● **Recorded data**:
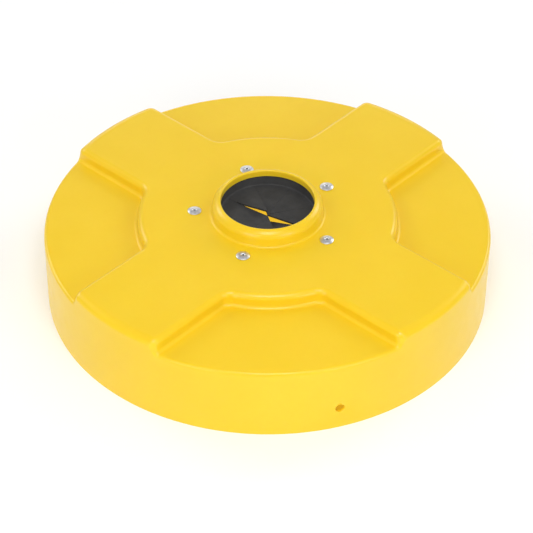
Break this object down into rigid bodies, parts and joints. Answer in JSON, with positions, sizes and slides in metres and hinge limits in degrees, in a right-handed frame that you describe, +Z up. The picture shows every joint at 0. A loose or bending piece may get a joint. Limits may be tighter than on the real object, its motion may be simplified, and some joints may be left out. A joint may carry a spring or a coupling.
{
  "type": "drum lid",
  "caption": "Slip-on drum lid with a raised cross-shaped deck, recessed sectors and a collared drop hole closed by a star-cut rubber diaphragm under blind rivets.",
  "frame": {"origin": "centre of the skirt's lower edge, on the surface the lid stands on", "axes": "+Z up through the drop hole, the recessed sectors on +-X and +-Y, the arms of the deck on the diagonals"},
  "size_m": [0.622, 0.622, 0.1503],
  "materials": {
    "shell": "satin moulded polyethylene",
    "rubber": "matt sheet rubber",
    "rivet": "bright",
    "steel": "zinc plated"
  },
  "bodies": {
    "lid": {"lid_shell": "shell", "diaphragm_ring": "rubber", "rivet_body_1": "rivet", "rivet_body_2": "rivet", "rivet_body_3": "rivet", "rivet_body_4": "rivet", "rivet_body_5": "rivet", "rivet_mandrel_1": "steel", "rivet_mandrel_2": "steel", "rivet_mandrel_3": "steel", "rivet_mandrel_4": "steel", "rivet_mandrel_5": "steel", "backing_washer_1": "steel", "backing_washer_2": "steel", "backing_washer_3": "steel", "backing_washer_4": "steel", "backing_washer_5": "steel"},
    "flap_1": {"flap_1": "rubber"},
    "flap_2": {"flap_2": "rubber"},
    "flap_3": {"flap_3": "rubber"},
    "flap_4": {"flap_4": "rubber"},
    "flap_5": {"flap_5": "rubber"},
    "flap_6": {"flap_6": "rubber"},
    "flap_7": {"flap_7": "rubber"},
    "flap_8": {"flap_8": "rubber"}
  },
  "joints": [
    {"name": "flap_1_bend", "type": "hinge", "parent": "lid", "child": "flap_1", "pos_m": [0.04896, 0.03365, 0.123], "axis": [0.5664, -0.8241, 0], "range_deg": [-37.5, 72.5], "stiffness_Nm_per_rad": 0.03, "springref_deg": -1.95},
    {"name": "flap_2_bend", "type": "hinge", "parent": "lid", "child": "flap_2", "pos_m": [0.01083, 0.05841, 0.123], "axis": [0.9833, -0.1822, 0], "range_deg": [-35.5, 74.5], "stiffness_Nm_per_rad": 0.03, "springref_deg": -1.95},
    {"name": "flap_3_bend", "type": "hinge", "parent": "lid", "child": "flap_3", "pos_m": [-0.03365, 0.04896, 0.123], "axis": [0.8241, 0.5664, 0], "range_deg": [-30, 80], "stiffness_Nm_per_rad": 0.03, "springref_deg": -1.94},
    {"name": "flap_4_bend", "type": "hinge", "parent": "lid", "child": "flap_4", "pos_m": [-0.05841, 0.01083, 0.123], "axis": [0.1822, 0.9833, 0], "range_deg": [-39.2, 70.8], "stiffness_Nm_per_rad": 0.03, "springref_deg": -1.95},
    {"name": "flap_5_bend", "type": "hinge", "parent": "lid", "child": "flap_5", "pos_m": [-0.04896, -0.03365, 0.123], "axis": [-0.5664, 0.8241, 0], "range_deg": [-38.4, 71.6], "stiffness_Nm_per_rad": 0.03, "springref_deg": -1.95},
    {"name": "flap_6_bend", "type": "hinge", "parent": "lid", "child": "flap_6", "pos_m": [-0.01083, -0.05841, 0.123], "axis": [-0.9833, 0.1822, 0], "range_deg": [-38.2, 71.8], "stiffness_Nm_per_rad": 0.03, "springref_deg": -1.95},
    {"name": "flap_7_bend", "type": "hinge", "parent": "lid", "child": "flap_7", "pos_m": [0.03365, -0.04896, 0.123], "axis": [-0.8241, -0.5664, 0], "range_deg": [-48.5, 61.5], "stiffness_Nm_per_rad": 0.03, "springref_deg": -1.9},
    {"name": "flap_8_bend", "type": "hinge", "parent": "lid", "child": "flap_8", "pos_m": [0.05841, -0.01083, 0.123], "axis": [-0.1822, -0.9833, 0], "range_deg": [-37.5, 72.5], "stiffness_Nm_per_rad": 0.03, "springref_deg": -1.95}
  ]
}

● **Description of the task**: Set down all of the data above, word for word.

● **Reply to the exercise**:
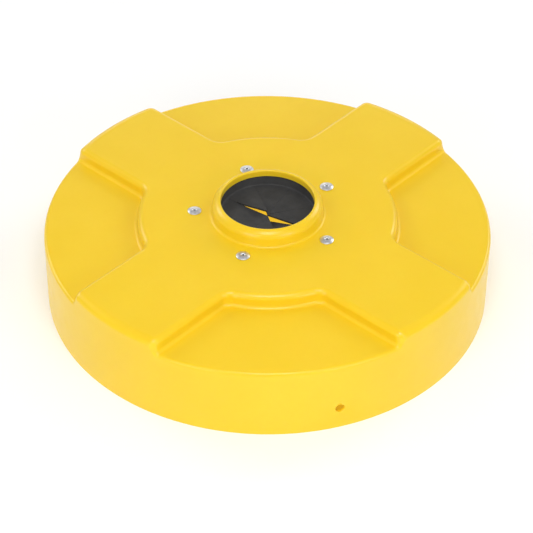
Break this object down into rigid bodies, parts and joints. Answer in JSON, with positions, sizes and slides in metres and hinge limits in degrees, in a right-handed frame that you describe, +Z up. The picture shows every joint at 0. A loose or bending piece may get a joint. Limits may be tighter than on the real object, its motion may be simplified, and some joints may be left out. A joint may carry a spring or a coupling.
{
  "type": "drum lid",
  "caption": "Slip-on drum lid with a raised cross-shaped deck, recessed sectors and a collared drop hole closed by a star-cut rubber diaphragm under blind rivets.",
  "frame": {"origin": "centre of the skirt's lower edge, on the surface the lid stands on", "axes": "+Z up through the drop hole, the recessed sectors on +-X and +-Y, the arms of the deck on the diagonals"},
  "size_m": [0.622, 0.622, 0.1503],
  "materials": {
    "shell": "satin moulded polyethylene",
    "rubber": "matt sheet rubber",
    "rivet": "bright",
    "steel": "zinc plated"
  },
  "bodies": {
    "lid": {"lid_shell": "shell", "diaphragm_ring": "rubber", "rivet_body_1": "rivet", "rivet_body_2": "rivet", "rivet_body_3": "rivet", "rivet_body_4": "rivet", "rivet_body_5": "rivet", "rivet_mandrel_1": "steel", "rivet_mandrel_2": "steel", "rivet_mandrel_3": "steel", "rivet_mandrel_4": "steel", "rivet_mandrel_5": "steel", "backing_washer_1": "steel", "backing_washer_2": "steel", "backing_washer_3": "steel", "backing_washer_4": "steel", "backing_washer_5": "steel"},
    "flap_1": {"flap_1": "rubber"},
    "flap_2": {"flap_2": "rubber"},
    "flap_3": {"flap_3": "rubber"},
    "flap_4": {"flap_4": "rubber"},
    "flap_5": {"flap_5": "rubber"},
    "flap_6": {"flap_6": "rubber"},
    "flap_7": {"flap_7": "rubber"},
    "flap_8": {"flap_8": "rubber"}
  },
  "joints": [
    {"name": "flap_1_bend", "type": "hinge", "parent": "lid", "child": "flap_1", "pos_m": [0.04896, 0.03365, 0.123], "axis": [0.5664, -0.8241, 0], "range_deg": [-37.5, 72.5], "stiffness_Nm_per_rad": 0.03, "springref_deg": -1.95},
    {"name": "flap_2_bend", "type": "hinge", "parent": "lid", "child": "flap_2", "pos_m": [0.01083, 0.05841, 0.123], "axis": [0.9833, -0.1822, 0], "range_deg": [-35.5, 74.5], "stiffness_Nm_per_rad": 0.03, "springref_deg": -1.95},
    {"name": "flap_3_bend", "type": "hinge", "parent": "lid", "child": "flap_3", "pos_m": [-0.03365, 0.04896, 0.123], "axis": [0.8241, 0.5664, 0], "range_deg": [-30, 80], "stiffness_Nm_per_rad": 0.03, "springref_deg": -1.94},
    {"name": "flap_4_bend", "type": "hinge", "parent": "lid", "child": "flap_4", "pos_m": [-0.05841, 0.01083, 0.123], "axis": [0.1822, 0.9833, 0], "range_deg": [-39.2, 70.8], "stiffness_Nm_per_rad": 0.03, "springref_deg": -1.95},
    {"name": "flap_5_bend", "type": "hinge", "parent": "lid", "child": "flap_5", "pos_m": [-0.04896, -0.03365, 0.123], "axis": [-0.5664, 0.8241, 0], "range_deg": [-38.4, 71.6], "stiffness_Nm_per_rad": 0.03, "springref_deg": -1.95},
    {"name": "flap_6_bend", "type": "hinge", "parent": "lid", "child": "flap_6", "pos_m": [-0.01083, -0.05841, 0.123], "axis": [-0.9833, 0.1822, 0], "range_deg": [-38.2, 71.8], "stiffness_Nm_per_rad": 0.03, "springref_deg": -1.95},
    {"name": "flap_7_bend", "type": "hinge", "parent": "lid", "child": "flap_7", "pos_m": [0.03365, -0.04896, 0.123], "axis": [-0.8241, -0.5664, 0], "range_deg": [-48.5, 61.5], "stiffness_Nm_per_rad": 0.03, "springref_deg": -1.9},
    {"name": "flap_8_bend", "type": "hinge", "parent": "lid", "child": "flap_8", "pos_m": [0.05841, -0.01083, 0.123], "axis": [-0.1822, -0.9833, 0], "range_deg": [-37.5, 72.5], "stiffness_Nm_per_rad": 0.03, "springref_deg": -1.95}
  ]
}